To that end, Hall created a half-acre (0.2 ha) sculpture garden featuring the works of Texas artists, which is located at the side of the new office building and easily accessible to the public. The Hall building also has a 30-foot-tall (9 m) glass-walled lobby that fosters engagement with pedestrians on the sidewalk, says Eddie Abeyta, principal and Dallas design director for HKS architects, which designed the Hall building.
Abeyta, a key advocate for urban walkability in downtown Dallas, is one of seven professionals on the city’s Urban Design Peer Review Panel, an advisory group that reviews proposals for new developments. “We try to put people first and automobiles second. Dallas itself is very auto-centric, like most big U.S. cities,” Abeyta says. “But we are trying to learn and we are trying to improve. We want to make sure developers, architecture firms, and landscape firms are responsible about how these buildings touch and engage with the public realm.”
The Art of the Skyline
Downtown Dallas goes above and beyond changing the city on the sidewalk level. The city’s skyline evolved significantly in recent years for those viewing it from afar.
New signature bridges, designed by Spanish architect Santiago Calatrava, are becoming highly visible landmarks for the skyline. The 400-foot-tall (122 m), cable-stayed Margaret Hunt Hill Bridge, spanning the Trinity River, opened in 2012. It will be followed by another skyline-altering structure by Calatrava, the Margaret McDermott Bridge, slated for completion in 2017. Some believe the new bridges will become Dallas icons equivalent to the Gateway Arch in St. Louis.
The Dallas skyline has been taken a step further toward distinctiveness with several landlords’ approach to lighting that has been gaining wide notice. The use of LED lighting on the exterior of a number of the city’s towers has gone beyond regular decoration to becoming a nighttime public canvas for commemorating celebrations, holidays, and social statements. For example, last year when the U.S. Supreme Court ruled in favor of gay marriage, the downtown buildings were lit in a rainbow pattern. Pink lighting supports breast cancer awareness, and patriotic red, white, and blue lighting comes on for the Fourth of July.
“I think Dallas was named one of the prettiest skylines of the world because of the lighted buildings,” says Linda McMahon, president and chief executive officer of the Real Estate Council, a Dallas-based nonprofit organization. “It’s beautiful.
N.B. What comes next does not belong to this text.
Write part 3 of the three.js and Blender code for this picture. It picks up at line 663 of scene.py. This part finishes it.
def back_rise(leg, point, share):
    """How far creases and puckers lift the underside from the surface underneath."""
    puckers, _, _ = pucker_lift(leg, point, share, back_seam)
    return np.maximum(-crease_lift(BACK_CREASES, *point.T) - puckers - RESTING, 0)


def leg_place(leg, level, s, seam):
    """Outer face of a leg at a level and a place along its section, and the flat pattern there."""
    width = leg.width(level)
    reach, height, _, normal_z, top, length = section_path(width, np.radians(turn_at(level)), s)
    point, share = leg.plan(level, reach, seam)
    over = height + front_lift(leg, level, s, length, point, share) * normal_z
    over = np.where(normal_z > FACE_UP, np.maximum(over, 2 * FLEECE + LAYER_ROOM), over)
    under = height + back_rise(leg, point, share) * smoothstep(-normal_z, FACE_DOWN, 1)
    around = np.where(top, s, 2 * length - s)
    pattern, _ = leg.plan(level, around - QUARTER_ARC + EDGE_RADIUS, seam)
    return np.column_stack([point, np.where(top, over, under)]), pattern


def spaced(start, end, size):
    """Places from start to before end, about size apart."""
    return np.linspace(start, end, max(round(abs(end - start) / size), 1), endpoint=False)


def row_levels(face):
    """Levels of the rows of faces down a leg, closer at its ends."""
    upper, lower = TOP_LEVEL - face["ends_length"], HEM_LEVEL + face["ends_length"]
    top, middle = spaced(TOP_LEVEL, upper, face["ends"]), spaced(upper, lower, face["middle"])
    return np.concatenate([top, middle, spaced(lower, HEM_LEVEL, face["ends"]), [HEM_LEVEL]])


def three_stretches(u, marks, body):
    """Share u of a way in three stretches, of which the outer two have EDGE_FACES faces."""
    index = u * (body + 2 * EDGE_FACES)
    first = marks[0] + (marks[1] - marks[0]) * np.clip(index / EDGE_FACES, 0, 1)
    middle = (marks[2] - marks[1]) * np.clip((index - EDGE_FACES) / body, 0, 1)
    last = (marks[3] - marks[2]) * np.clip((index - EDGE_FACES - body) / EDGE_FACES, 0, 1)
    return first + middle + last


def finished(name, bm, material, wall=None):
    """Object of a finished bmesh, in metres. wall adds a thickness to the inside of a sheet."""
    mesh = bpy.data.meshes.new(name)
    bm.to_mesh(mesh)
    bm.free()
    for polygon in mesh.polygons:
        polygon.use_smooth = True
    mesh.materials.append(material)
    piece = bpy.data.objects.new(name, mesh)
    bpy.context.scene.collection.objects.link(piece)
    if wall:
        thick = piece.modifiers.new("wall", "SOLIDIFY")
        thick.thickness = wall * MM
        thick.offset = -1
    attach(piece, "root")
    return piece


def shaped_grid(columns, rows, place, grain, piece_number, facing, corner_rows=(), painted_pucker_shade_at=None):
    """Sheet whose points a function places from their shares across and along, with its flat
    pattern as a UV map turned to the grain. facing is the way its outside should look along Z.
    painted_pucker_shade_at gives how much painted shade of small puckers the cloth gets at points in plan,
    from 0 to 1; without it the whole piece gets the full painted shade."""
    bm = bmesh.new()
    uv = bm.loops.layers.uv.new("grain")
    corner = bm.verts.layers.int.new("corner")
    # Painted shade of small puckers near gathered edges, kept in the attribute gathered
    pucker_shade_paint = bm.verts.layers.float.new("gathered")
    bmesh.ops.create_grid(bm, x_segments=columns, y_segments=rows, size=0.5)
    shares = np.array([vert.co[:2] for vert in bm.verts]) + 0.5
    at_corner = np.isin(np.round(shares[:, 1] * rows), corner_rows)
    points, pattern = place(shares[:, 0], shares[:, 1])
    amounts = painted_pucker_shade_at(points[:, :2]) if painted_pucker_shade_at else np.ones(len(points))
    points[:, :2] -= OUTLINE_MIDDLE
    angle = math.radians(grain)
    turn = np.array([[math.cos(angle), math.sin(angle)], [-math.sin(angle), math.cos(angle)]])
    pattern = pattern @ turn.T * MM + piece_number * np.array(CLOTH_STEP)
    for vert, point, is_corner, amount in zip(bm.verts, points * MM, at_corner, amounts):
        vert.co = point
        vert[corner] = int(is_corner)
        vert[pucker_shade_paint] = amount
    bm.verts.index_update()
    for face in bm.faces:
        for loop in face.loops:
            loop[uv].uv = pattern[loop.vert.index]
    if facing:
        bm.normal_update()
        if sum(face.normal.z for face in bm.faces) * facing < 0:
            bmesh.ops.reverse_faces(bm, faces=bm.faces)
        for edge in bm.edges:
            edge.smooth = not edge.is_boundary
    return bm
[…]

Every building is almost a work of art.”
In July, the downtown lighting conveyed a poignant message when the skyline turned dark blue as a sign of support for police after a sniper killed five Dallas police officers and injured seven others, plus two civilians. The racially charged killings wounded the soul of Dallas, but dialogue and healing are underway.
“It’s been a very emotional time,” McMahon says. “The police and the community are reaching out to each other. I think you’ll see positive things come out of it in terms of the strength of our community. We are a resilient place.”